Come testimoni di vita monastica, e poi versando il loro sangue, i nostri martiri sono oggi «seme che ha prodotto frutto efficace». Dopo il martirio numerosi fedeli accorsero presso la tomba e parecchi ottennero grazie. Era così numeroso l’afflusso che il superiore del tempo impose loro, in virtù del voto di obbedienza, di non concedere più favori per la loro intercessione. Oggi sono significative le testimonianze dei fedeli nel libro/ricordo vicino alla tomba: «Cari confratelli martiri, oggi parlavamo di voi desiderando la vostra canonizzazione. Ora nel silenzio di pace del vostro sepolcro, una sola frase mi sgorga dal cuore: “Tutto è compiuto”. Capisco che desidero ciò che è già stato, ed è.
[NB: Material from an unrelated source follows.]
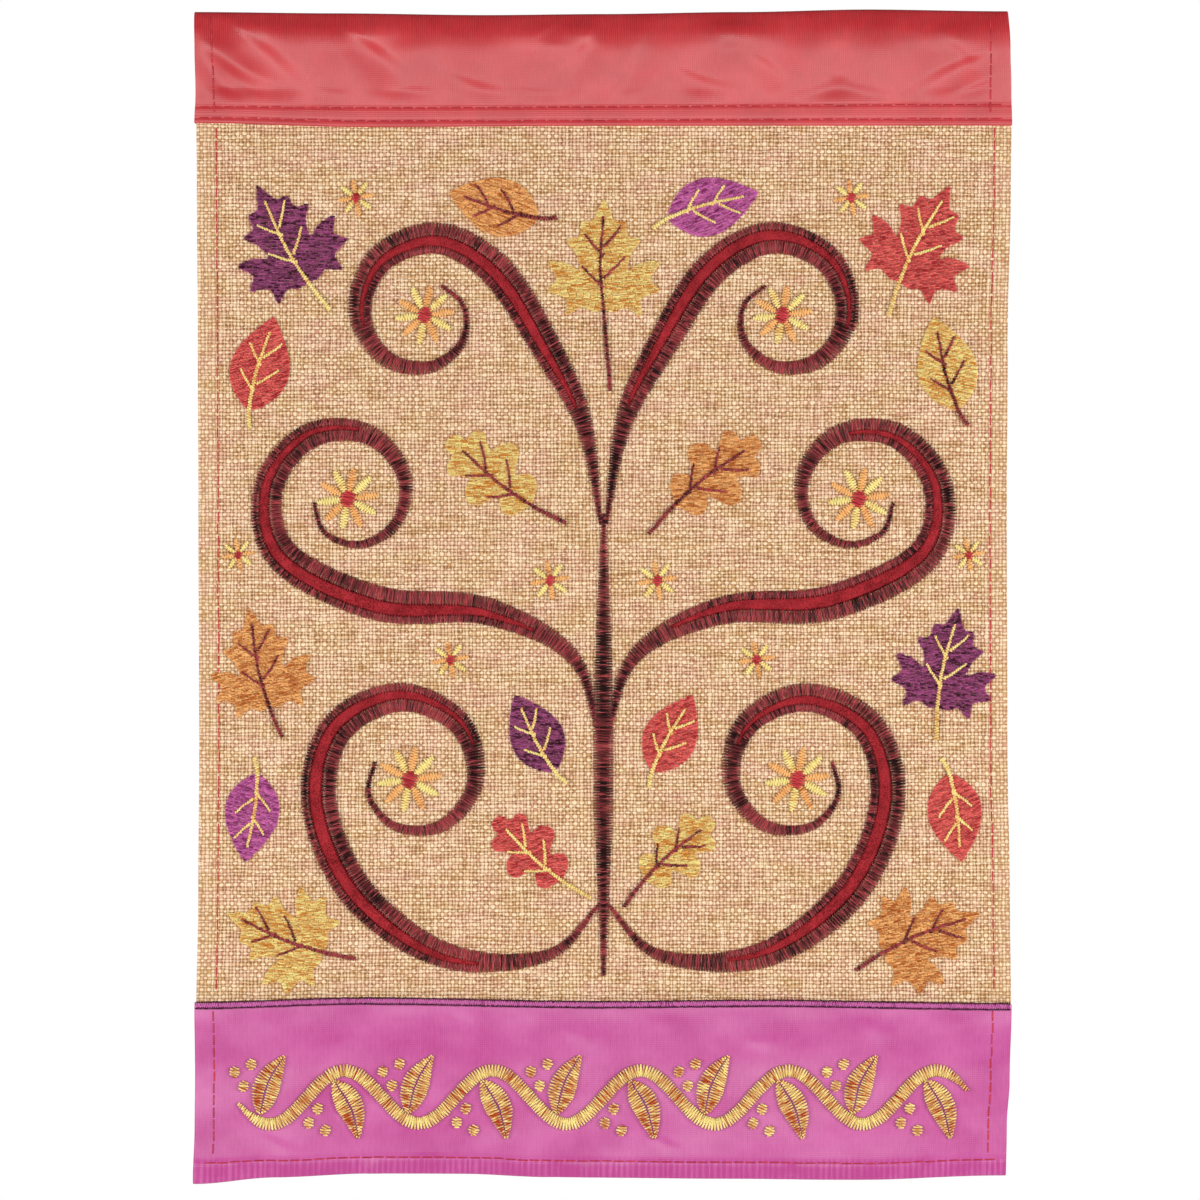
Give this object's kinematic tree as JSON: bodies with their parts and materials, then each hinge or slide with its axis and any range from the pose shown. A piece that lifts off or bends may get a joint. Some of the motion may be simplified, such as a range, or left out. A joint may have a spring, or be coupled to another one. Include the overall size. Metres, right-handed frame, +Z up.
{
  "type": "garden flag",
  "caption": "Burlap garden flag that hangs from a rod sleeve, with a satin foot band, a stitched seam edging and an embroidered field.",
  "frame": {"origin": "middle of the sleeve's top fold, the line that a stand's arm carries", "axes": "+Z up, along the flag's height; the embroidered front faces -Y; +X to the right of someone who faces the front"},
  "size_m": [0.3205, 0.0103, 0.46],
  "materials": {
    "coral_satin": "woven polyester satin with a soft sheen",
    "natural_burlap": "open plain-weave jute, matt",
    "magenta_satin": "woven polyester satin with a soft sheen",
    "purple_thread": "shiny embroidery thread in satin stitch",
    "maroon_thread": "shiny embroidery thread in satin stitch",
    "crimson_thread": "shiny embroidery thread and felted patches",
    "coral_thread": "shiny embroidery thread in fill stitch",
    "gold_thread": "shiny embroidery thread in fill stitch",
    "orange_thread": "shiny embroidery thread in fill stitch"
  },
  "bodies": {
    "root": {"rod_sleeve": "coral_satin", "burlap_panel": "natural_burlap", "foot_band": "magenta_satin", "seam_edging": "purple_thread"}
  },
  "joints": []
}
Vi prego intercedete per la vostra comunità, per questa contrada, per la diocesi, la Chiesa tutta». In ultimo, sono «segno di contraddizione». Il martire è testimone di Cristo luce del mondo ma il mondo sceglie le tenebre, preferendo la menzogna alla verità. «In Occidente ormai si preferisce spesso una visibilità tranquilla sui mass media, si offre un cristianesimo dolciastro e smussato che non ha il coraggio di dire l’evangelico “sì, sì; no, no”. Per questo gli stessi cristiani, per non andare “troppo” contro la mentalità corrente, preferiscono ignorare l’esistenza dei martiri». I martiri di Casamari ripetono, in contraddizione con il mondo, che la via mondana non è la via del Signore; Gesù Cristo lo afferma chiaramente quando proclama beati i perseguitati. Benedetto xvi scriveva: «Anche questo xxi secolo si è aperto nel segno del martirio. Quando i cristiani sono veramente lievito, luce e sale della terra, diventano anche loro, come avvenne per Gesù, oggetto di persecuzioni»; come lui sono “segno di contraddizione”. La convivenza fraterna, la fede, le scelte in favore dei più piccoli e poveri, che segnano l’esistenza della Comunità cristiana, suscitano talvolta un’avversione violenta».

I nostri martiri hanno accettato l’odio del mondo perché sapevano che tale odio era dovuto alla loro fede. Di alcuni di loro conosciamo solo il nome e qualche breve notizia, ma come è stato detto: «I martiri brillano come stelle, la loro testimonianza è forte, incoraggiante e diventa suprema testimonianza d’amore».